Republished with the movie cover under ISBN 978-1-60945-276-6.

==Reception==
The novel received positive notices upon its release. Prior to the Neapolitan Novels, The Days of Abandonment was Ferrante's most popular book in English. Critic Radhika Joneslena has praised the book, saying: "In novelist Elena Ferrante's hands, being abandoned is not a passive condition. On the contrary, it ushers the heroine of The Days of Abandonment into the most intensely lived weeks of her existence. Left with two children and with little explanation by her husband, Mario, Olga juggles anger, denial, capitulation, and desperation as she seeks to understand her predicament through an exploration of her past-not only her marriage, but the specter of an abandoned woman who haunted her childhood."
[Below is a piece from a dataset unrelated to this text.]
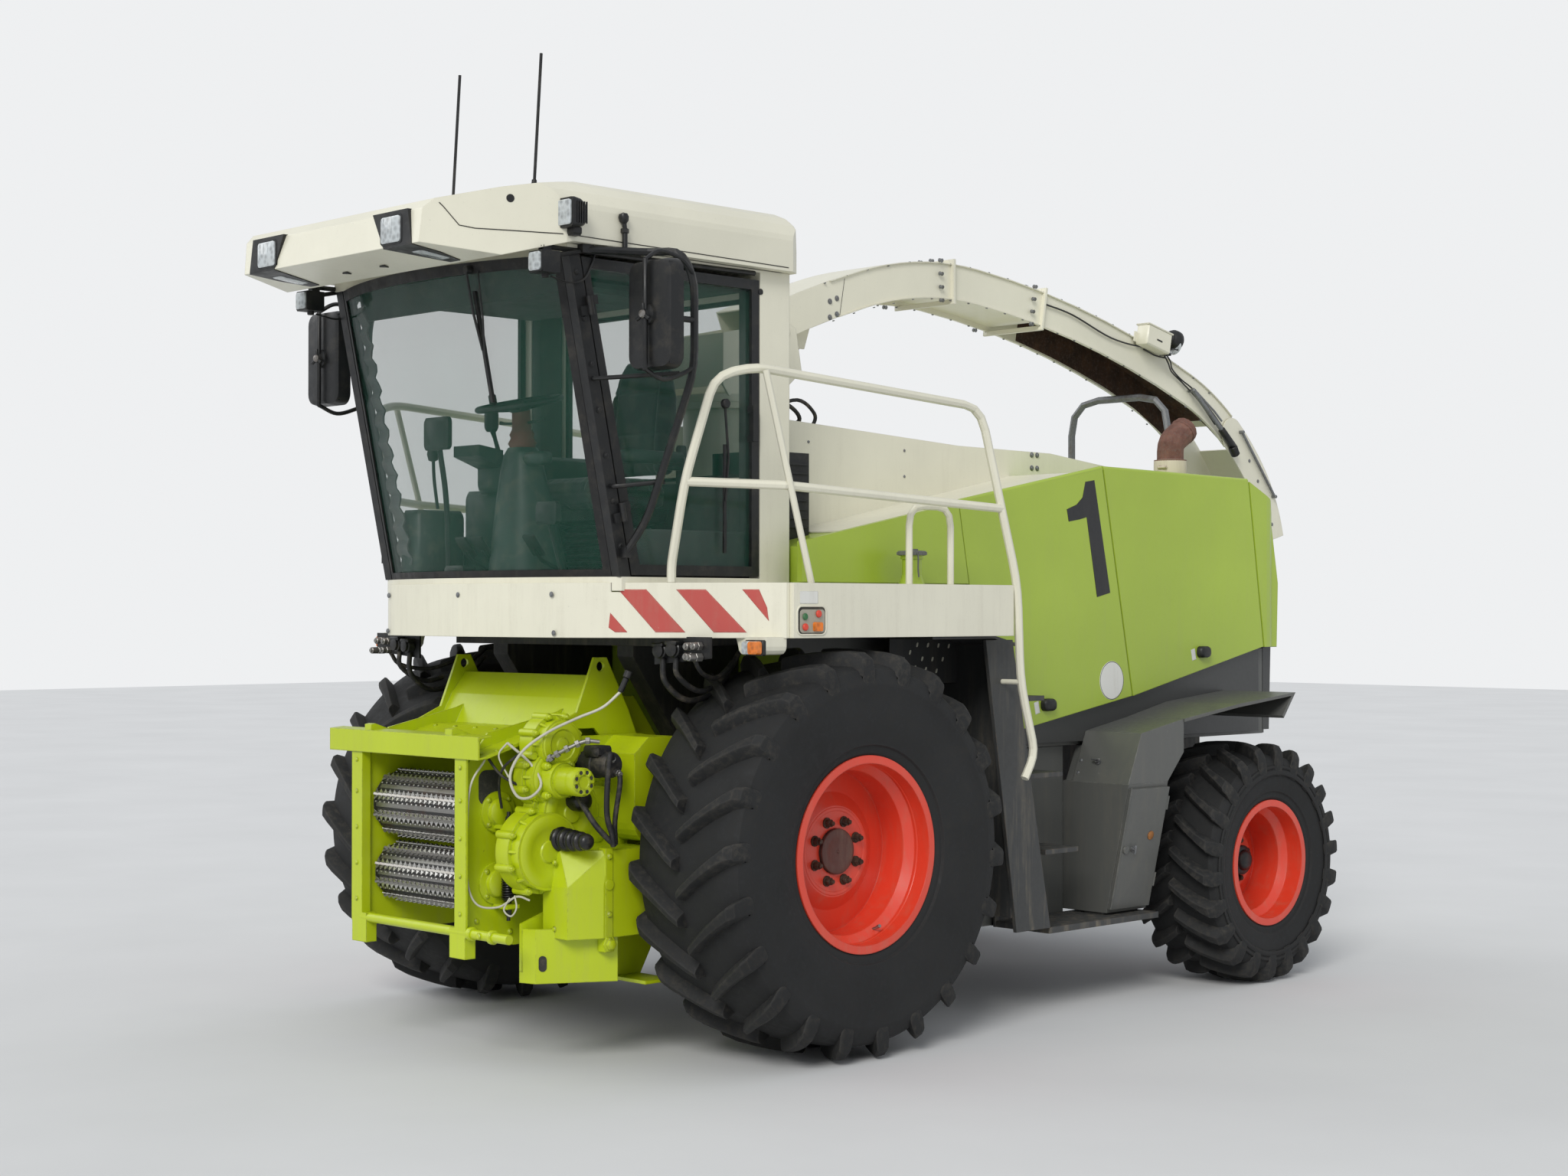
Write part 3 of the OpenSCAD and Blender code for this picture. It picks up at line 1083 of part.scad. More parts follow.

According to Janet Maslin, writing for The New York Times: "Both the novel's emotional and carnal candor are potent. Once Olga begins seeing herself as, in Simone de Beauvoir's words, a woman destroyed, she begins a downward spiral that includes hallucination, terror of poison and grim sexual self-abasement with her aging neighbor."

The book was voted by The Guardian as one of the "Top 10 books about cheating". In 2024, it was named by The New York Times as one of the best 100 books of the 21st century.

The novel was also often compared in the press with Domenico Starnone's Ties, published in 2017. The two novels deal with unravelling marriages from different perspectives, and Starnone was often especulated to have been the person or one of the people behind the pseudonym Elena Ferrante, which he has denied. According to The New Yorker: "Starnone coyly pointed out that both Ties and Days of Abandonment contain the precise detail of a glass vessel, which each wife breaks in response to her husband’s faithlessness. This is but one of many conspicuous correspondences and mirror images between the two novels."

== Adaptations ==

In 2005, the novel was adapted into the film I giorni dell'abbandono, directed by Roberto Faenza.

HBO Films announced an English language adaptation of the novel into a film, starring Natalie Portman and written and directed by Maggie Betts, but production was shelved after Portman left the project.